EXERCISE BRIEF — Lines containing the word "json" are to be located and copied.

THE DATA —
§ §

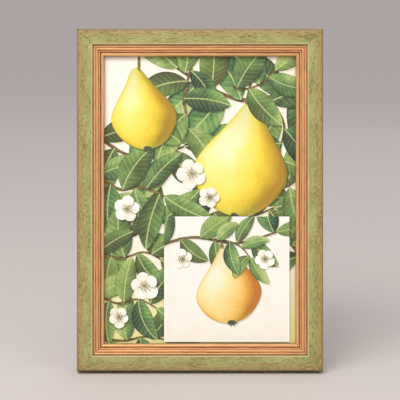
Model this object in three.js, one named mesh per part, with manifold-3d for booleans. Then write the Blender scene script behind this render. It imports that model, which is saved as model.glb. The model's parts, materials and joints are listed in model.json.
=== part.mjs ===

§ §

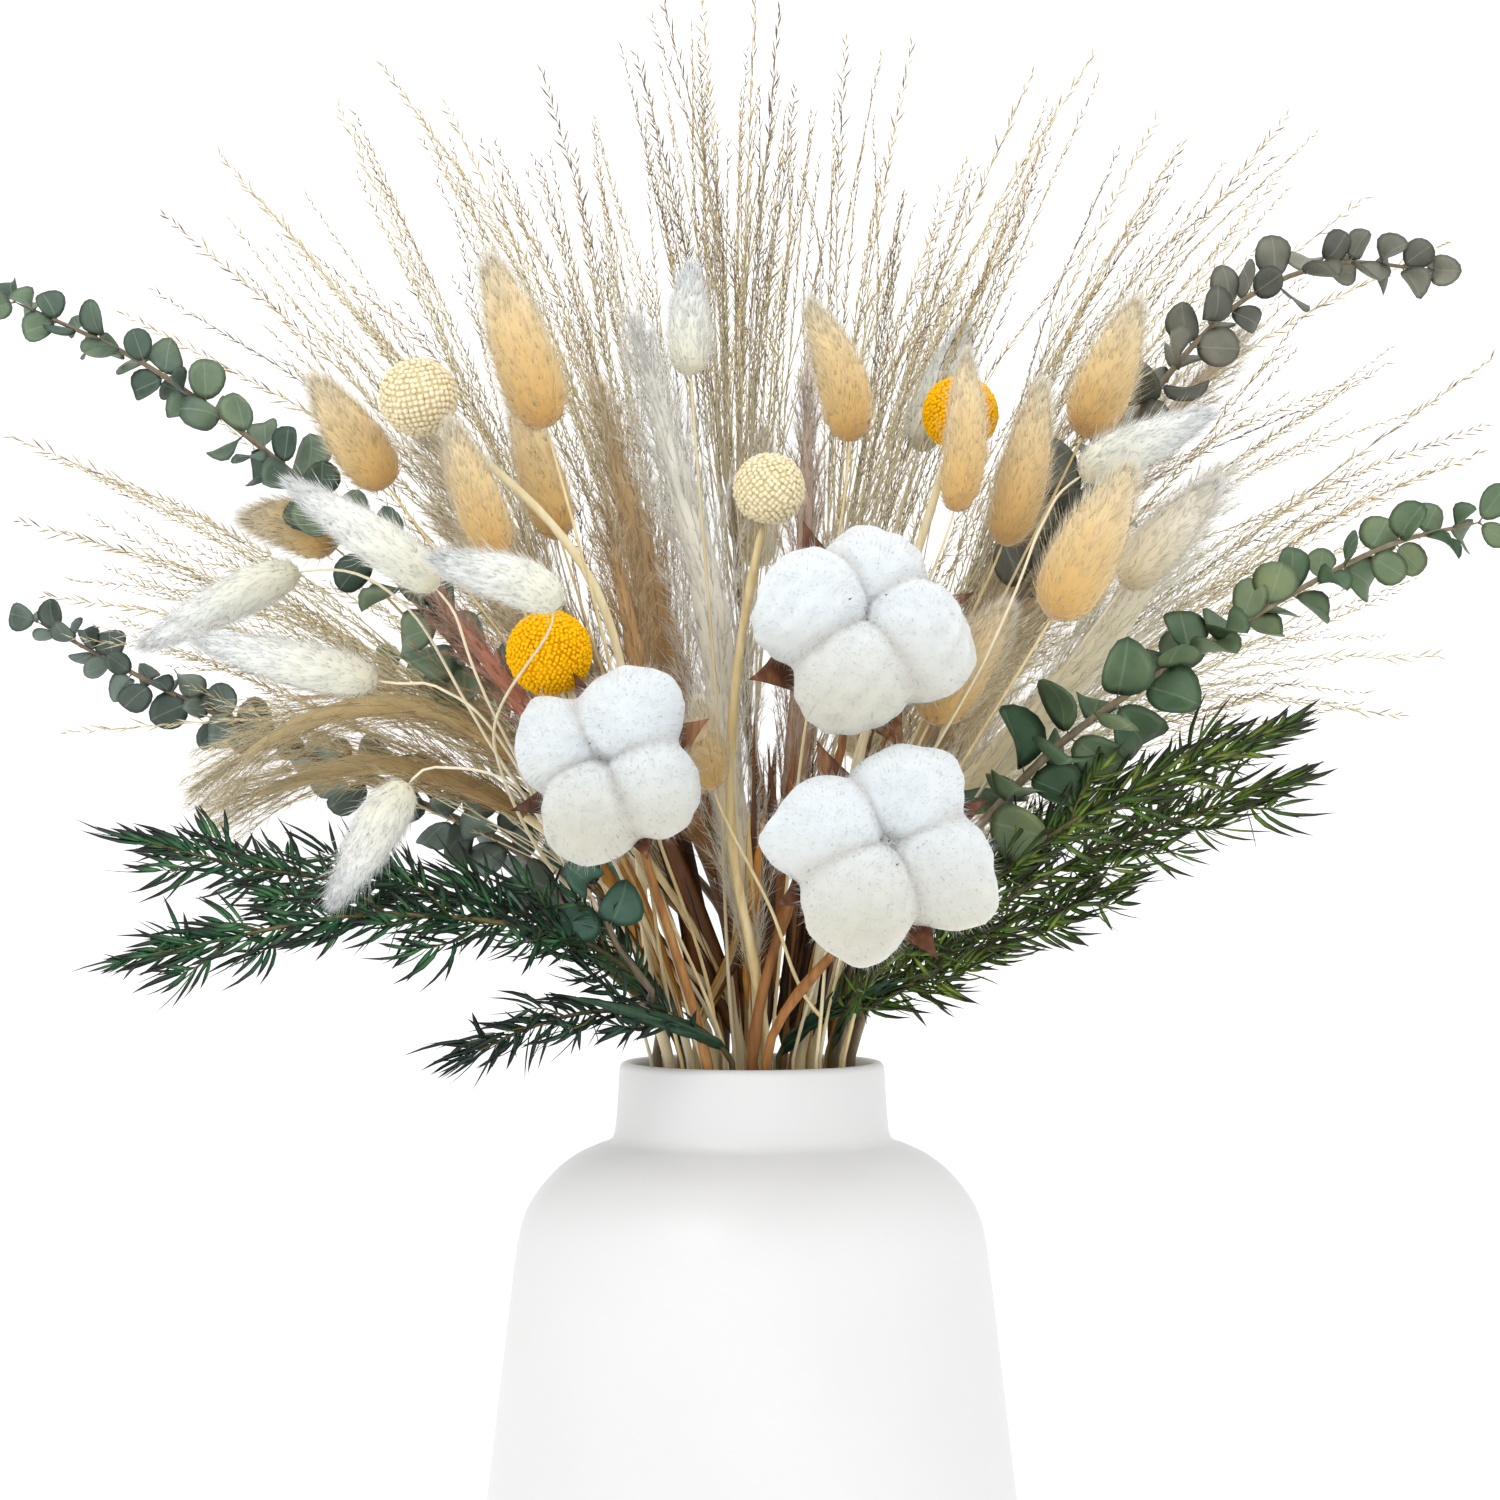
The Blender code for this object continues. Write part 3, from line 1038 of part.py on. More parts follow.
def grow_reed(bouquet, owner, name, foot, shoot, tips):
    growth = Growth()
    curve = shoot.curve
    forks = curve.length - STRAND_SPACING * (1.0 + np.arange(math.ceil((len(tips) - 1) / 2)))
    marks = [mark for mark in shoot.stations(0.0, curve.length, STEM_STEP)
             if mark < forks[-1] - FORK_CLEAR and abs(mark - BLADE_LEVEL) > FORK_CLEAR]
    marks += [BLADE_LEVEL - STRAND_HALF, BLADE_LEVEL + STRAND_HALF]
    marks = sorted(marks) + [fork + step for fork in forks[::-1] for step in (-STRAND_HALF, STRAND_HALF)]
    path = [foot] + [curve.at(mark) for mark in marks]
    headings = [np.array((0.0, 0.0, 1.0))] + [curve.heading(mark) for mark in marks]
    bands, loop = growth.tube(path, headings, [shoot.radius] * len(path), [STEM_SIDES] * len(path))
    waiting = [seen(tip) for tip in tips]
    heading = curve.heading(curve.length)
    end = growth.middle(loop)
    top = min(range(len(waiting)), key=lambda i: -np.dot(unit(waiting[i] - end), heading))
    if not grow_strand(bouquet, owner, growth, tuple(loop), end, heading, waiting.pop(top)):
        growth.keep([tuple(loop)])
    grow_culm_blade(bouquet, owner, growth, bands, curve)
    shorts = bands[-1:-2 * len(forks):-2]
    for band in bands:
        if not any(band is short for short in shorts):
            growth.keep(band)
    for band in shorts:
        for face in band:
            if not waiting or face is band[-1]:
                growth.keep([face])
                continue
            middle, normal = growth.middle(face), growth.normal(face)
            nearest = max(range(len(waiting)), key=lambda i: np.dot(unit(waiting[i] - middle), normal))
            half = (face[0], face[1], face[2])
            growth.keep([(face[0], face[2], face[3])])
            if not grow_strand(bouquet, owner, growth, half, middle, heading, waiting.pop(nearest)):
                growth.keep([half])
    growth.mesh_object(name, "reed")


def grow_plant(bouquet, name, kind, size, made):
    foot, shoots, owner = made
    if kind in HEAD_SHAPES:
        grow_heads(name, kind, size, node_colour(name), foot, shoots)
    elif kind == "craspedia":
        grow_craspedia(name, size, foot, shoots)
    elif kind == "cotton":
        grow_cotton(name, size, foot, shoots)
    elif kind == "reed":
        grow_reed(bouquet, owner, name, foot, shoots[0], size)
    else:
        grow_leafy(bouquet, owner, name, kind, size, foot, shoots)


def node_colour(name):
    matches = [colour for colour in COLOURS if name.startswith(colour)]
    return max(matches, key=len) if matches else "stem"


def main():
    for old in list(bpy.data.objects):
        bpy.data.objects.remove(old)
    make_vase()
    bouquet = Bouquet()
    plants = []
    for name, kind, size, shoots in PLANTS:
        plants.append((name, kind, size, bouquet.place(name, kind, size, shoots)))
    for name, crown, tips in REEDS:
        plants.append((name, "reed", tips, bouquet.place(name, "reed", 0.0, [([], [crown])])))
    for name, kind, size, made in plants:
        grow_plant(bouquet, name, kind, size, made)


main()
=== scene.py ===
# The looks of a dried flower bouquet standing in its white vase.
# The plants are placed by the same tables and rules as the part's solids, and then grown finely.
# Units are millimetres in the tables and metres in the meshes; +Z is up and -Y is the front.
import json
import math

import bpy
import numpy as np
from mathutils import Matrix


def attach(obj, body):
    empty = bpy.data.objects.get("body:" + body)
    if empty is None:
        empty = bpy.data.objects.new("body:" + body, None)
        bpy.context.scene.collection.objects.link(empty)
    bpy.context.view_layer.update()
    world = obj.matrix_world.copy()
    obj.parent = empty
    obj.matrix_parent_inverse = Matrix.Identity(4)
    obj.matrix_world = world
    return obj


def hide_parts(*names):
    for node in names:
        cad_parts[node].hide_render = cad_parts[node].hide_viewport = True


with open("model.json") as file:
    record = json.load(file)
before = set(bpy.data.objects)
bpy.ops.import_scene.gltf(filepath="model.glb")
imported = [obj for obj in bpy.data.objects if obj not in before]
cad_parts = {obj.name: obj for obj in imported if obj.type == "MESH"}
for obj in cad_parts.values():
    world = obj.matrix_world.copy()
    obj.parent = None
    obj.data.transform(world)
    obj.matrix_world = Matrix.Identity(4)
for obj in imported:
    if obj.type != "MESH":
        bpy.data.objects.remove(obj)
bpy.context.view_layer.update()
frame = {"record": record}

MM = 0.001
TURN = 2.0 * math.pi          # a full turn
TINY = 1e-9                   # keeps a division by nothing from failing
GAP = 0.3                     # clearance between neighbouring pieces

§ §

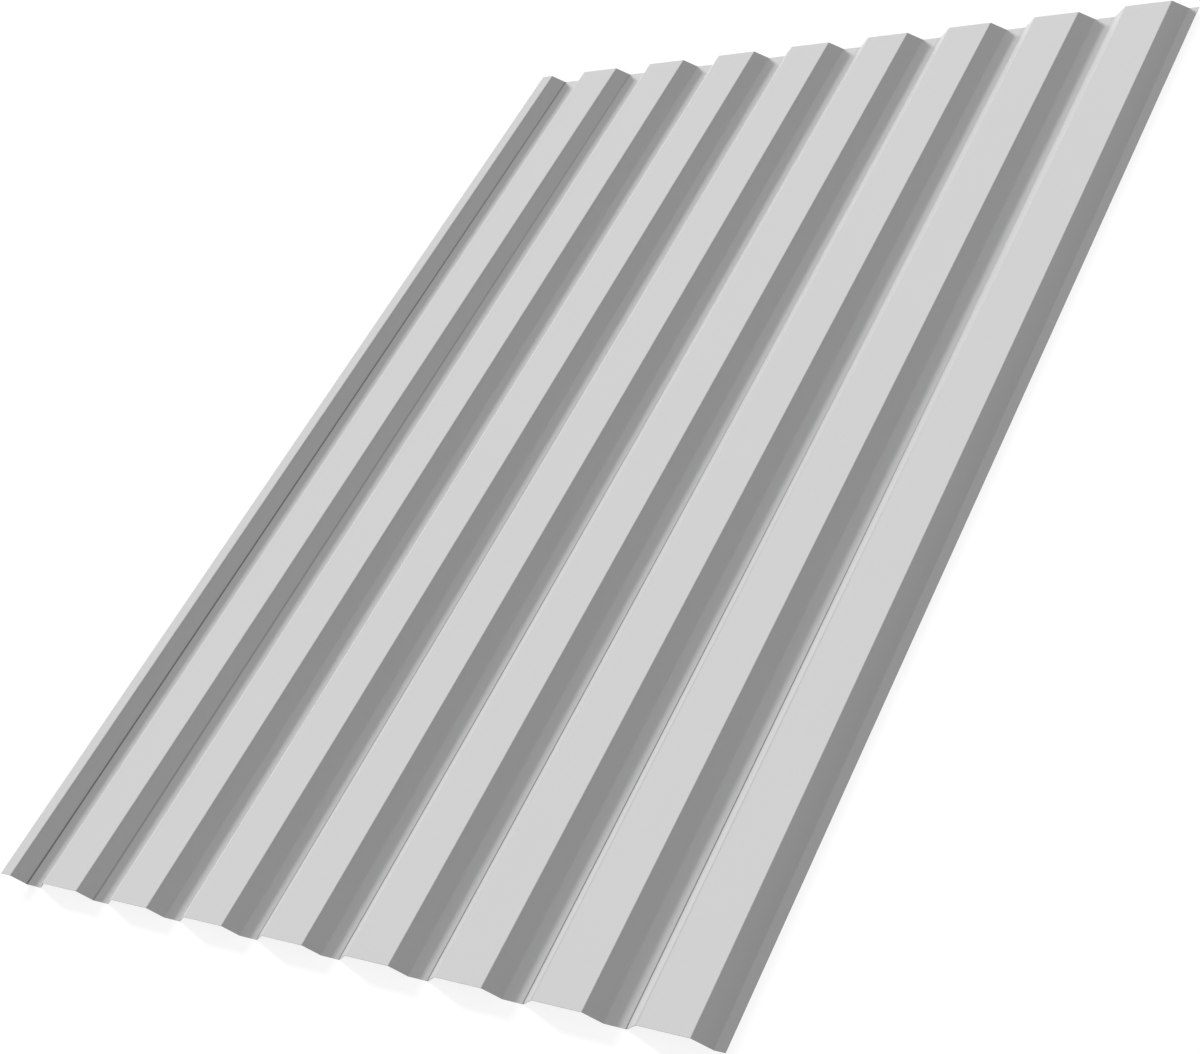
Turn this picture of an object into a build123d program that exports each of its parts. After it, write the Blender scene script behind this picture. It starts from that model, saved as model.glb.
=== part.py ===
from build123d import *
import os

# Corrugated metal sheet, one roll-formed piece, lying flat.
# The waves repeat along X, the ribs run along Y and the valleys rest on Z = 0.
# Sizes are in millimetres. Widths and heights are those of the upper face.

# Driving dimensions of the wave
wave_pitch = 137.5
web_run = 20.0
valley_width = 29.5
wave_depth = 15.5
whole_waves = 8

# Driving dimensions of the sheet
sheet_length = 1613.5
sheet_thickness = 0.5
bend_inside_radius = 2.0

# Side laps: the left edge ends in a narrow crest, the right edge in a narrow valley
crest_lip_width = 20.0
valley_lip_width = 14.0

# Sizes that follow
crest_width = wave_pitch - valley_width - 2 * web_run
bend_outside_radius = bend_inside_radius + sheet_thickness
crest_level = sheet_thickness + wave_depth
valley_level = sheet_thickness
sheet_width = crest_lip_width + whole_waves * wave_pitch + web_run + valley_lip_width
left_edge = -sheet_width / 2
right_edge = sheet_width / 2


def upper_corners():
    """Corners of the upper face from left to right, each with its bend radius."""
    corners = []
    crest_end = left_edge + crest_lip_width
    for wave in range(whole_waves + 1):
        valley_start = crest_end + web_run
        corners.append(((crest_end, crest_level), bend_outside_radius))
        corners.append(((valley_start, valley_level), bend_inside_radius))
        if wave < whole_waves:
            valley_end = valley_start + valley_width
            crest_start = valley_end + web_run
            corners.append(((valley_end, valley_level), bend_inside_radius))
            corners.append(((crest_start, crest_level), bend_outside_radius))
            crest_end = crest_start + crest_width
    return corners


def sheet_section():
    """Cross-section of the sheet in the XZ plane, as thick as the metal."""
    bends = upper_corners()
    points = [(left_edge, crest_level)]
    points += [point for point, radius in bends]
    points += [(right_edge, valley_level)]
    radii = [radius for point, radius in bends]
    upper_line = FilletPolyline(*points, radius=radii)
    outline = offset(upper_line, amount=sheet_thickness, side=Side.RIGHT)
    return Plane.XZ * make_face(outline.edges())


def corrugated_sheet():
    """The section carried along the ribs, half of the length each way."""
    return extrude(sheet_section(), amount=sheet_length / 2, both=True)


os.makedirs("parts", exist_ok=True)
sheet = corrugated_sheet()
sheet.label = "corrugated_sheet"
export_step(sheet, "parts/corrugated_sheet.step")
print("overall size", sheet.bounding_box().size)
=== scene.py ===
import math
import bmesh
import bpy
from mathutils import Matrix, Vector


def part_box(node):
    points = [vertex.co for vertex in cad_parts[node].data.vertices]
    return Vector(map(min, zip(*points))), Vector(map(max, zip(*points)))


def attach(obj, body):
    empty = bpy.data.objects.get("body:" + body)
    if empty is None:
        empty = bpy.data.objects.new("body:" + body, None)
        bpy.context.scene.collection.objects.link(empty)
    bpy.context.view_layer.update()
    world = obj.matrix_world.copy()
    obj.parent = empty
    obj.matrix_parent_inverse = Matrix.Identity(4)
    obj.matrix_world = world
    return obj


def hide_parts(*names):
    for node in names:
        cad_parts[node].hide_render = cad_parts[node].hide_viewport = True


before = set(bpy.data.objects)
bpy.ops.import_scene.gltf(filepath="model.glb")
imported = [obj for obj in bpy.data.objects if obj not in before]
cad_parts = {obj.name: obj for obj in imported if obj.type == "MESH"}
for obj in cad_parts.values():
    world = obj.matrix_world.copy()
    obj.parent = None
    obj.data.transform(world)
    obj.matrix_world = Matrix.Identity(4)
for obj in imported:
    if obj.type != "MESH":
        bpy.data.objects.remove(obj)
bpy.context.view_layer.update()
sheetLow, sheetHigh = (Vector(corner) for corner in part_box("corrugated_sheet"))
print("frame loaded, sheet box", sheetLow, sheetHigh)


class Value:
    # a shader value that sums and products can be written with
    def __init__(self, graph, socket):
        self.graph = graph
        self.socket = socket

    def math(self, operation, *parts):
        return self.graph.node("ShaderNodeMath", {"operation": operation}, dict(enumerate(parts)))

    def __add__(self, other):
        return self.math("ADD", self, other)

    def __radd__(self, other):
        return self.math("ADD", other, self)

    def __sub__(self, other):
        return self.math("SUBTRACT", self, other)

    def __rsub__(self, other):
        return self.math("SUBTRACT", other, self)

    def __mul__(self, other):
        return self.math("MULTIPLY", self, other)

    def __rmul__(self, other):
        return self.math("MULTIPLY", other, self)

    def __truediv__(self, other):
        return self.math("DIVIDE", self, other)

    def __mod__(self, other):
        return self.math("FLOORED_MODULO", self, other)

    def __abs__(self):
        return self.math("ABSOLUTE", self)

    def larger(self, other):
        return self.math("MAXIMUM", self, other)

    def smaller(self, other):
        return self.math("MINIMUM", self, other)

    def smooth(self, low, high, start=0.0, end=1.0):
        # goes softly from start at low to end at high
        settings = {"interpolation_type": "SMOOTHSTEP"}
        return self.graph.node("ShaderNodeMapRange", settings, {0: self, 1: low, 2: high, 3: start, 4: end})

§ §

IN RESPONSE —
Model this object in three.js, one named mesh per part, with manifold-3d for booleans. Then write the Blender scene script behind this render. It imports that model, which is saved as model.glb. The model's parts, materials and joints are listed in model.json.
import json
with open("model.json") as file:
    record = json.load(file)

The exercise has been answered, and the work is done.